## WHAT THE TASK ASKS
Copy every line of the listing exactly.

■ ■ ■

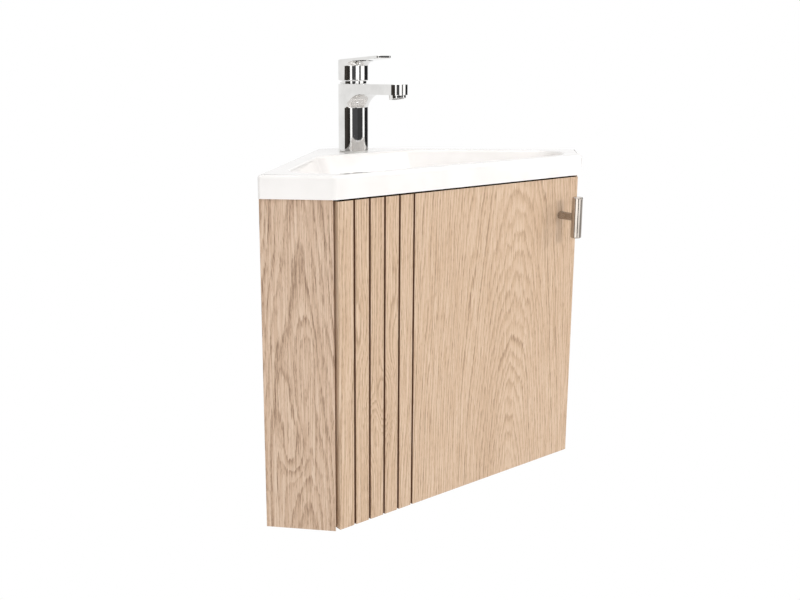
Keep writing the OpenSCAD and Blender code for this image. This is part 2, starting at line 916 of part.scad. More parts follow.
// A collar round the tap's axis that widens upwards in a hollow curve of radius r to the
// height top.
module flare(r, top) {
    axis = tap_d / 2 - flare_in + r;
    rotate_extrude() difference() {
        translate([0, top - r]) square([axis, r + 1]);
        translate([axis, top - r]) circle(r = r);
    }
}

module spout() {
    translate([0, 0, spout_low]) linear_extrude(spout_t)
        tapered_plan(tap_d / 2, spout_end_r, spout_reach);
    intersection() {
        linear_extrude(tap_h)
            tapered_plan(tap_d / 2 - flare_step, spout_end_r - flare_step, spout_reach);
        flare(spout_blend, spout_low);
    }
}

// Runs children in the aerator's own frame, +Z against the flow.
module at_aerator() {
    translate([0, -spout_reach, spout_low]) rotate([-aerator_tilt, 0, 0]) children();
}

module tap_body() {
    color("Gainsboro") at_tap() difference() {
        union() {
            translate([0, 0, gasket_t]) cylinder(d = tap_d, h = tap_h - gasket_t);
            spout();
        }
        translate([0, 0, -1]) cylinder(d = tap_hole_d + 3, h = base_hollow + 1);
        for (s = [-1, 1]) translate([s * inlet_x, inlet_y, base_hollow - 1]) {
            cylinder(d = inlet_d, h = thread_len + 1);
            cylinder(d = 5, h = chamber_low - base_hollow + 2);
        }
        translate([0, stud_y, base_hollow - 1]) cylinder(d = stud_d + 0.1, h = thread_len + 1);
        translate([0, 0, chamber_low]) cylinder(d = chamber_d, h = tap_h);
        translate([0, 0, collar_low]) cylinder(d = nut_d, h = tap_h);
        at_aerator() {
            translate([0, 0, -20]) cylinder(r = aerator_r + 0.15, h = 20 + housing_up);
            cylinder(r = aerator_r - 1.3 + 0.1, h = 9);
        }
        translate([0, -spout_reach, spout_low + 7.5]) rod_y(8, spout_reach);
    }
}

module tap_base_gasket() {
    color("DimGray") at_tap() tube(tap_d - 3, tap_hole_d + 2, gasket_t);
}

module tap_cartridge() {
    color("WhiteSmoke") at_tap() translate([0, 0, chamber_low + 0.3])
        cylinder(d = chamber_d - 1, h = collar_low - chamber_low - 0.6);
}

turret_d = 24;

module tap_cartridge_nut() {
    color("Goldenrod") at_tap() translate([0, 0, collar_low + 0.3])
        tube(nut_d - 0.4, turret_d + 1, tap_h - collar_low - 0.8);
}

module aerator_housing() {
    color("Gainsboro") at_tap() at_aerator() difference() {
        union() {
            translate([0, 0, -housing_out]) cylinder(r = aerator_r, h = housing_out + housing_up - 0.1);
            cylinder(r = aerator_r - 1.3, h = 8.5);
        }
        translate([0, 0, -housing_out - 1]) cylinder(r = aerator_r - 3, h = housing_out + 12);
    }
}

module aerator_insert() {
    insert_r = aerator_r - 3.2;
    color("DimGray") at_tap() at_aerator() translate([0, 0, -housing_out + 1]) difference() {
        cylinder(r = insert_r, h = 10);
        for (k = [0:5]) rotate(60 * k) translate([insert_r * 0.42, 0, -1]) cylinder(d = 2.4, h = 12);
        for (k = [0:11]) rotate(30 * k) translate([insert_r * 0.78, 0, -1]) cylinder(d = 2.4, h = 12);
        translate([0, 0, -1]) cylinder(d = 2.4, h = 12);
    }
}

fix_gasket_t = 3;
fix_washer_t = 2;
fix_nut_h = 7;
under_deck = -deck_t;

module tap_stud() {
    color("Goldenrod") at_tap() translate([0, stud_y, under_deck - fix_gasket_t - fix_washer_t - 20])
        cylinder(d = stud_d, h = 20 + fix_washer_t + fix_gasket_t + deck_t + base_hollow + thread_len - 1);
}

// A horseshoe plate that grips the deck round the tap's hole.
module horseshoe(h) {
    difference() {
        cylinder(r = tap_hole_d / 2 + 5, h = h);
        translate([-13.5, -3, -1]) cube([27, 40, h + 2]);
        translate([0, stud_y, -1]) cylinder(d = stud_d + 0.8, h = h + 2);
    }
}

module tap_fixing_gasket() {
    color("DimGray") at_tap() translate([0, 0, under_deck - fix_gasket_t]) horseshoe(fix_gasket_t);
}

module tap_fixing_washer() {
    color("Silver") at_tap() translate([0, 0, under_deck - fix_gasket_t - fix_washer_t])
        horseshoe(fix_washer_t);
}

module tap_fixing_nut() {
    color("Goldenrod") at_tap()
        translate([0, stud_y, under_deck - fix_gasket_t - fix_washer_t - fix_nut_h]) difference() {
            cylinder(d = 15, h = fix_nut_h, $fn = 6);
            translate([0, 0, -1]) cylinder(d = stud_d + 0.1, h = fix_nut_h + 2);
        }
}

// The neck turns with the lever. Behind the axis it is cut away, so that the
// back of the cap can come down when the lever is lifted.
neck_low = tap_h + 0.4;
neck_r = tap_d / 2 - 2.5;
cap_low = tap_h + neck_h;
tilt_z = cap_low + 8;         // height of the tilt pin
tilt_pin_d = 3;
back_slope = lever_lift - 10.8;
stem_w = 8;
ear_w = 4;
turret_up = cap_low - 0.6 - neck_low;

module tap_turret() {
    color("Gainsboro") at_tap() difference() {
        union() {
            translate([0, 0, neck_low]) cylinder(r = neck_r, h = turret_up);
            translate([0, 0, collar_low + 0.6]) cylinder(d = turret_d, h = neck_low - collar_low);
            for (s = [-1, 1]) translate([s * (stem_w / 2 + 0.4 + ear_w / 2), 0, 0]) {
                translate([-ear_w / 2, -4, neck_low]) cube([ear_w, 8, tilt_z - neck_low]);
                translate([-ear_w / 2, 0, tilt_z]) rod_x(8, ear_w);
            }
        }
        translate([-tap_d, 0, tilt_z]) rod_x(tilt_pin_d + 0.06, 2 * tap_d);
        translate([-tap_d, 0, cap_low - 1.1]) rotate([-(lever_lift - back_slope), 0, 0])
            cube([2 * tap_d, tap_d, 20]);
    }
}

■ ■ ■

## ANSWER TO THE EXERCISE
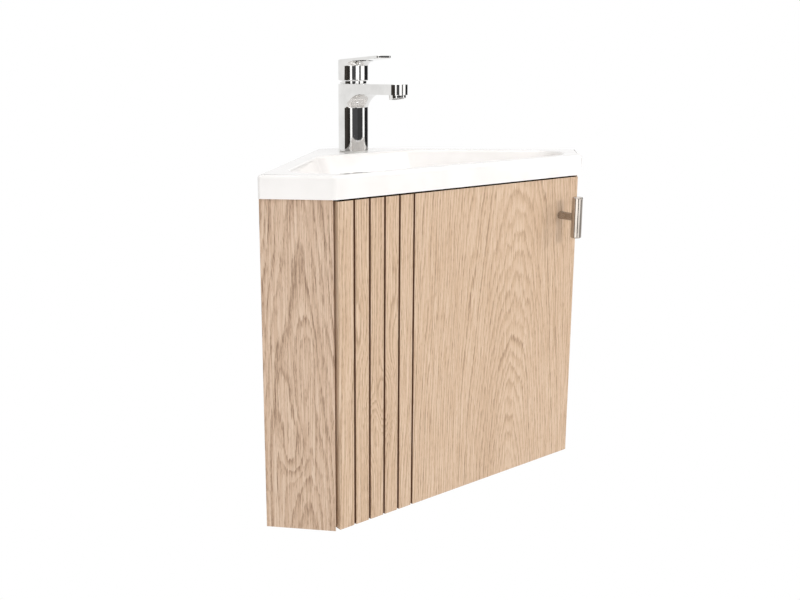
Keep writing the OpenSCAD and Blender code for this image. This is part 2, starting at line 916 of part.scad. More parts follow.
// A collar round the tap's axis that widens upwards in a hollow curve of radius r to the
// height top.
module flare(r, top) {
    axis = tap_d / 2 - flare_in + r;
    rotate_extrude() difference() {
        translate([0, top - r]) square([axis, r + 1]);
        translate([axis, top - r]) circle(r = r);
    }
}

module spout() {
    translate([0, 0, spout_low]) linear_extrude(spout_t)
        tapered_plan(tap_d / 2, spout_end_r, spout_reach);
    intersection() {
        linear_extrude(tap_h)
            tapered_plan(tap_d / 2 - flare_step, spout_end_r - flare_step, spout_reach);
        flare(spout_blend, spout_low);
    }
}

// Runs children in the aerator's own frame, +Z against the flow.
module at_aerator() {
    translate([0, -spout_reach, spout_low]) rotate([-aerator_tilt, 0, 0]) children();
}

module tap_body() {
    color("Gainsboro") at_tap() difference() {
        union() {
            translate([0, 0, gasket_t]) cylinder(d = tap_d, h = tap_h - gasket_t);
            spout();
        }
        translate([0, 0, -1]) cylinder(d = tap_hole_d + 3, h = base_hollow + 1);
        for (s = [-1, 1]) translate([s * inlet_x, inlet_y, base_hollow - 1]) {
            cylinder(d = inlet_d, h = thread_len + 1);
            cylinder(d = 5, h = chamber_low - base_hollow + 2);
        }
        translate([0, stud_y, base_hollow - 1]) cylinder(d = stud_d + 0.1, h = thread_len + 1);
        translate([0, 0, chamber_low]) cylinder(d = chamber_d, h = tap_h);
        translate([0, 0, collar_low]) cylinder(d = nut_d, h = tap_h);
        at_aerator() {
            translate([0, 0, -20]) cylinder(r = aerator_r + 0.15, h = 20 + housing_up);
            cylinder(r = aerator_r - 1.3 + 0.1, h = 9);
        }
        translate([0, -spout_reach, spout_low + 7.5]) rod_y(8, spout_reach);
    }
}

module tap_base_gasket() {
    color("DimGray") at_tap() tube(tap_d - 3, tap_hole_d + 2, gasket_t);
}

module tap_cartridge() {
    color("WhiteSmoke") at_tap() translate([0, 0, chamber_low + 0.3])
        cylinder(d = chamber_d - 1, h = collar_low - chamber_low - 0.6);
}

turret_d = 24;

module tap_cartridge_nut() {
    color("Goldenrod") at_tap() translate([0, 0, collar_low + 0.3])
        tube(nut_d - 0.4, turret_d + 1, tap_h - collar_low - 0.8);
}

module aerator_housing() {
    color("Gainsboro") at_tap() at_aerator() difference() {
        union() {
            translate([0, 0, -housing_out]) cylinder(r = aerator_r, h = housing_out + housing_up - 0.1);
            cylinder(r = aerator_r - 1.3, h = 8.5);
        }
        translate([0, 0, -housing_out - 1]) cylinder(r = aerator_r - 3, h = housing_out + 12);
    }
}

module aerator_insert() {
    insert_r = aerator_r - 3.2;
    color("DimGray") at_tap() at_aerator() translate([0, 0, -housing_out + 1]) difference() {
        cylinder(r = insert_r, h = 10);
        for (k = [0:5]) rotate(60 * k) translate([insert_r * 0.42, 0, -1]) cylinder(d = 2.4, h = 12);
        for (k = [0:11]) rotate(30 * k) translate([insert_r * 0.78, 0, -1]) cylinder(d = 2.4, h = 12);
        translate([0, 0, -1]) cylinder(d = 2.4, h = 12);
    }
}

fix_gasket_t = 3;
fix_washer_t = 2;
fix_nut_h = 7;
under_deck = -deck_t;

module tap_stud() {
    color("Goldenrod") at_tap() translate([0, stud_y, under_deck - fix_gasket_t - fix_washer_t - 20])
        cylinder(d = stud_d, h = 20 + fix_washer_t + fix_gasket_t + deck_t + base_hollow + thread_len - 1);
}

// A horseshoe plate that grips the deck round the tap's hole.
module horseshoe(h) {
    difference() {
        cylinder(r = tap_hole_d / 2 + 5, h = h);
        translate([-13.5, -3, -1]) cube([27, 40, h + 2]);
        translate([0, stud_y, -1]) cylinder(d = stud_d + 0.8, h = h + 2);
    }
}

module tap_fixing_gasket() {
    color("DimGray") at_tap() translate([0, 0, under_deck - fix_gasket_t]) horseshoe(fix_gasket_t);
}

module tap_fixing_washer() {
    color("Silver") at_tap() translate([0, 0, under_deck - fix_gasket_t - fix_washer_t])
        horseshoe(fix_washer_t);
}

module tap_fixing_nut() {
    color("Goldenrod") at_tap()
        translate([0, stud_y, under_deck - fix_gasket_t - fix_washer_t - fix_nut_h]) difference() {
            cylinder(d = 15, h = fix_nut_h, $fn = 6);
            translate([0, 0, -1]) cylinder(d = stud_d + 0.1, h = fix_nut_h + 2);
        }
}

// The neck turns with the lever. Behind the axis it is cut away, so that the
// back of the cap can come down when the lever is lifted.
neck_low = tap_h + 0.4;
neck_r = tap_d / 2 - 2.5;
cap_low = tap_h + neck_h;
tilt_z = cap_low + 8;         // height of the tilt pin
tilt_pin_d = 3;
back_slope = lever_lift - 10.8;
stem_w = 8;
ear_w = 4;
turret_up = cap_low - 0.6 - neck_low;

module tap_turret() {
    color("Gainsboro") at_tap() difference() {
        union() {
            translate([0, 0, neck_low]) cylinder(r = neck_r, h = turret_up);
            translate([0, 0, collar_low + 0.6]) cylinder(d = turret_d, h = neck_low - collar_low);
            for (s = [-1, 1]) translate([s * (stem_w / 2 + 0.4 + ear_w / 2), 0, 0]) {
                translate([-ear_w / 2, -4, neck_low]) cube([ear_w, 8, tilt_z - neck_low]);
                translate([-ear_w / 2, 0, tilt_z]) rod_x(8, ear_w);
            }
        }
        translate([-tap_d, 0, tilt_z]) rod_x(tilt_pin_d + 0.06, 2 * tap_d);
        translate([-tap_d, 0, cap_low - 1.1]) rotate([-(lever_lift - back_slope), 0, 0])
            cube([2 * tap_d, tap_d, 20]);
    }
}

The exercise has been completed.